## [STATED EXERCISE]
Only the lines from the one containing "Keep writing the FreeCAD" down to the one containing "RIPPLE, RIPPLE_ALONG, RIPPLE_ACROSS, RIPPLE_RAISED", inclusive, are to be quoted exactly.

## [PROVIDED DATA]
__________

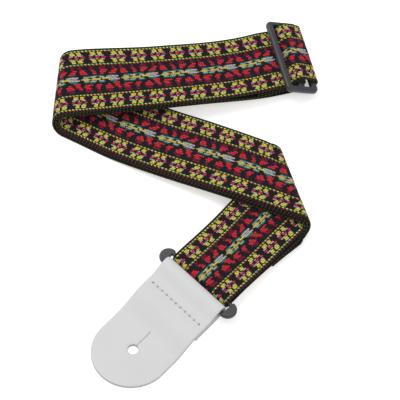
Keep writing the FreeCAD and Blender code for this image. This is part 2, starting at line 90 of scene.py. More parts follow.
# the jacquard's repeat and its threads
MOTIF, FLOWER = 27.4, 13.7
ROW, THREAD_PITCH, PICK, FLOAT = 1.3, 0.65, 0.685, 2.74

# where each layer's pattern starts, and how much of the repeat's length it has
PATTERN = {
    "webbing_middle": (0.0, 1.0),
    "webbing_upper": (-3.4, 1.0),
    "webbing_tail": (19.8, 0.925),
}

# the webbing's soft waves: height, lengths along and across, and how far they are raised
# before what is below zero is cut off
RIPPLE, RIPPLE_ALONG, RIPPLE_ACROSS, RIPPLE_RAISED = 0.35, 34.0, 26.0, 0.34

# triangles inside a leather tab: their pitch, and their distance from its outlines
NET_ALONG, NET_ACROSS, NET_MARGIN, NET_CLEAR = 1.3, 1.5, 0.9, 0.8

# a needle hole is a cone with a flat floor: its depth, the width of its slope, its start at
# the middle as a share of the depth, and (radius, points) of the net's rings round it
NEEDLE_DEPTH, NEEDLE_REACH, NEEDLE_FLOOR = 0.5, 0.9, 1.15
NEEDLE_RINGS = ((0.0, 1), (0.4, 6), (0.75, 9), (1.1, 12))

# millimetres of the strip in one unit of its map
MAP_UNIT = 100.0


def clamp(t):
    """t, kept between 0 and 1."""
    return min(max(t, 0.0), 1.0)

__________

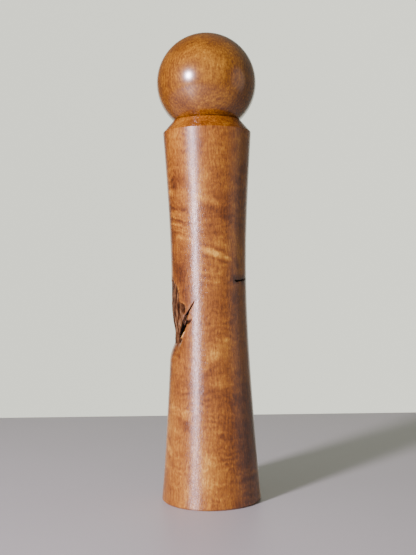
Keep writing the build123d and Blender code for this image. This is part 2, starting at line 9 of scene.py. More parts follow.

__________

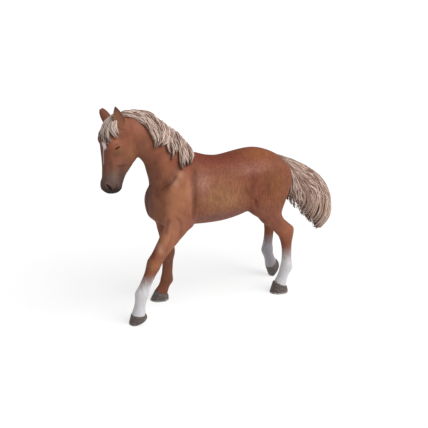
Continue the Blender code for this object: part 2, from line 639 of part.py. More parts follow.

__________

## [RESPONSE TO THE EXERCISE]
Keep writing the FreeCAD and Blender code for this image. This is part 2, starting at line 90 of scene.py. More parts follow.
# the jacquard's repeat and its threads
MOTIF, FLOWER = 27.4, 13.7
ROW, THREAD_PITCH, PICK, FLOAT = 1.3, 0.65, 0.685, 2.74

# where each layer's pattern starts, and how much of the repeat's length it has
PATTERN = {
    "webbing_middle": (0.0, 1.0),
    "webbing_upper": (-3.4, 1.0),
    "webbing_tail": (19.8, 0.925),
}

# the webbing's soft waves: height, lengths along and across, and how far they are raised
# before what is below zero is cut off
RIPPLE, RIPPLE_ALONG, RIPPLE_ACROSS, RIPPLE_RAISED = 0.35, 34.0, 26.0, 0.34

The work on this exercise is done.